Contre toute vraisemblance, les juges de Camus ne cherchent pas à établir l'exactitude des faits, leur enchaînement minute par minute, le pourquoi et le comment des cinq coups de revolver que Meursault, notre pied-noir, a tirés sur « l'Arabe », etc.
Les juges qu'imaginent Camus se fichent complètement des faits, en quoi les faits pourraient être sanctionnés en vertu de lois votées par le parlement. Ils vont au contraire s'acharner sur ce minable petit pied-noir blanc pour démontrer que tout son comportement, toute sa vie antérieure, prouvent qu'il serait une sorte de « tueur né », qu'il avait ça en lui depuis toujours. Et cela sans preuve, si ce n'est – argument massue, pense Camus – qu'il n'aurait pas « pleuré à l'enterrement de mère ».
C'est complètement ridicule et tellement invraisemblable que l'on se demande pourquoi personne n'a dénoncé cet escamotage de la réalité. Personne ? Non.
René Girard a parfaitement vu l'artifice (« Pour un nouveau procès de L'Étranger », dans Critiques dans un souterrain, L'Âge d'homme, 1976, p. 137-175) et
Moravia :
« J'ai relu le livre à l'occasion du film qu'en a tiré
Luchino Visconti. […] L'Étranger n'est pas exempt de défauts : par exemple, la scène du meurtre de l'Arabe, jouant sur le reflet du soleil sur la lame, aurait pu être écrite par D'Annunzio [1863-1938], ni plus, ni moins. Voilà pourquoi ce n'est pas un livre que j'ai eu plaisir à relire. » (
Alain Elkann, Vita di
Moravia,
Christian Bourgois, 1991, p. 238.)
Et quand
Moravia parle de D'Annunzio, vous voyez ce qu'il en pense.
Et Daoud dans tout ça ? On y vient justement.
eNFIN DAOUD VINT :
Meursault, contre-enquÊte
Il est un autre auteur qui a tordu le cou à la « supercherie » de Camus de A jusqu'à Z :
Kamel Daoud, dans
Meursault, contre-enquête (
Actes Sud, 2014), véritable roman, fort bien conçu et bien écrit.
Meursault, contre-enquête est un ouvrage extraordinaire à tous les points de vue, le fond, et la forme. Daoud ne se trompe jamais de mot, ni d'expression, aucun mot-mode (ou si peu), aucun mot médiatique, aucun truc qui traîne partout, aucun stéréotype, aucune vision binaire, manichéenne des êtres et du monde. C'est prodigieux, réconfortant, emballant.

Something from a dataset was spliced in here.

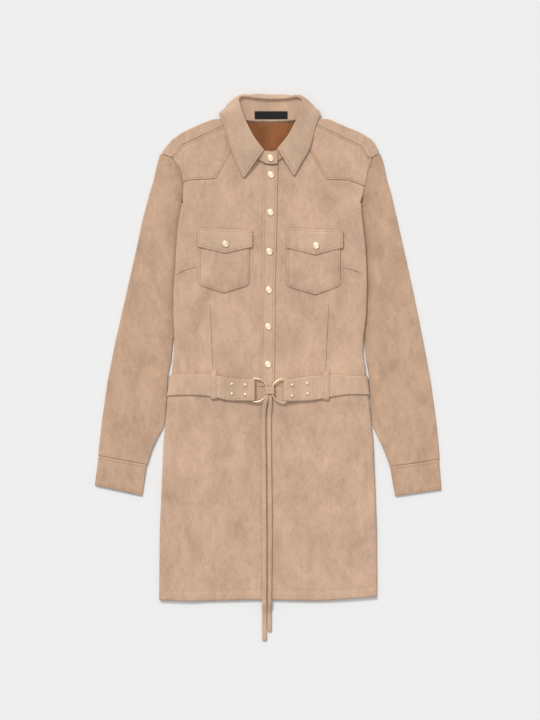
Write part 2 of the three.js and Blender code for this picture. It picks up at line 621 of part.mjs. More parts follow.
// A belt end: the folded-back end below, the turn round the ring's bar, and the belt above it
const ringBar = { left: -25.5, right: 31 }
const foldBack = 48
const endLevel = (side) => Math.max(...[0, 10, 20].flatMap((far) => [-94, -84, -74, -64, -53].map((y) => (
  beltOver(ringBar[sideName(side)] + side * far, y)))))
const endOver = (side, far, lift) => acrossBelt(ringBar[sideName(side)] + side * far, (x, y) => point(x, y,
  mix(endLevel(side), beltOver(x, y), smooth((far - 12) / 30)) + lift))
function beltEnd(side) {
  const bar = ringBar[sideName(side)]
  const below = [foldBack, 34, 22, 10, 0].map((far) => endOver(side, far, 0))
  const turn = [150, 120, 90, 60, 30].map((degrees) => {
    const angle = (degrees * Math.PI) / 180
    return endOver(side, 0, barRoll * (1 + Math.cos(angle)))
      .map((p) => p.setX(bar - side * barRoll * Math.sin(angle)))
  })
  const above = [0, 9, 18, 28, 39, 50].map((far) => endOver(side, far, mix(2 * barRoll, beltThick + 0.5, smooth(far / 28))))
  return [...below, ...turn, ...above]
}

// Round the body's side fold, from the front of the belt to its back
function beltSide(side) {
  return [0, 30, 60, 90, 120, 150, 180].map((degrees) => {
    const angle = (degrees * Math.PI) / 180
    return acrossBelt(side * 168, (_, y) => {
      const start = rollStart(side, y)
      const centre = beneath(side * start, y) + floor + frontRoll
      const radius = frontRoll + cloth / 2 + seam + beltThick / 2
      return point(side * (start + (radius + 0.3) * Math.sin(angle)), y,
        Math.max(centre + radius * Math.cos(angle) + 0.3 * (1 + Math.cos(angle)), beltThick / 2))
    })
  })
}
const beltFront = [74, 86, 98, 110, 124, 138, 150]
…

Et l'intrigue. Ah, quelle intrigue ! Il a su monter un réel scénario tout à fait plausible, alors qu'il raconte une histoire qui n'a pu avoir lieu. On y croit pourtant de bout en bout, parce que Daoud « fait » de la littérature, son livre répond à un autre livre et le parodie positivement : celui de Camus.
Et la langue, quelle fougue, quelle énergie ! Voilà un auteur qui a du punch, de l'audace et beaucoup de courage, parce que, au passage, l'Algérie d'aujourd'hui, sous l'influence du FLN et des imams conservateurs, en prend plein les minarets. le héros du livre, le frère de l'assassiné, proclame son athéisme, son dégoût des religions, des prières, des croyances, etc.
Indirectement, quoiqu'en dise Daoud, Camus, sans être jamais nommé (il l'a bien cherché, puisqu'il n'a pas donné de nom à « l'Arabe »), en prend aussi pour son grade et c'est très bien vu d'un bout à l'autre. Il a tout compris, M. Daoud, et l'histoire qu'il a inventée est passionnante.
Daoud qualifie ironiquement de « poétique » la scène du meurtre de l'Algérien (le reflet du soleil sur la lame du couteau de la victime se transformant en « glaive », puis en… « épée » !). C'est le moins que l'on puisse dire, puisqu'il s'agit d'un meurtre.
Daoud va aussi parodier la scène du crucifix, la plus invraisemblable de L'Étranger, lorsque le juge d'instruction présente à Meursault… un crucifix ! Geste tout à fait impossible et ridicule de la part d'un magistrat de la République française. Si tel fait s'était véritablement produit – imaginons un juge un peu fêlé –, l'auteur aurait été obligé d'expliquer les raisons de ce geste anormal pour un juge et d'en tirer les conséquences, ne serait-ce que du strict point de vue de la loi. Car en vertu du principe de neutralité de la fonction publique, ce genre d'acte est interdit dans le monde judiciaire français.
Avec
Kamel Daoud, la littérature a repris ses droits.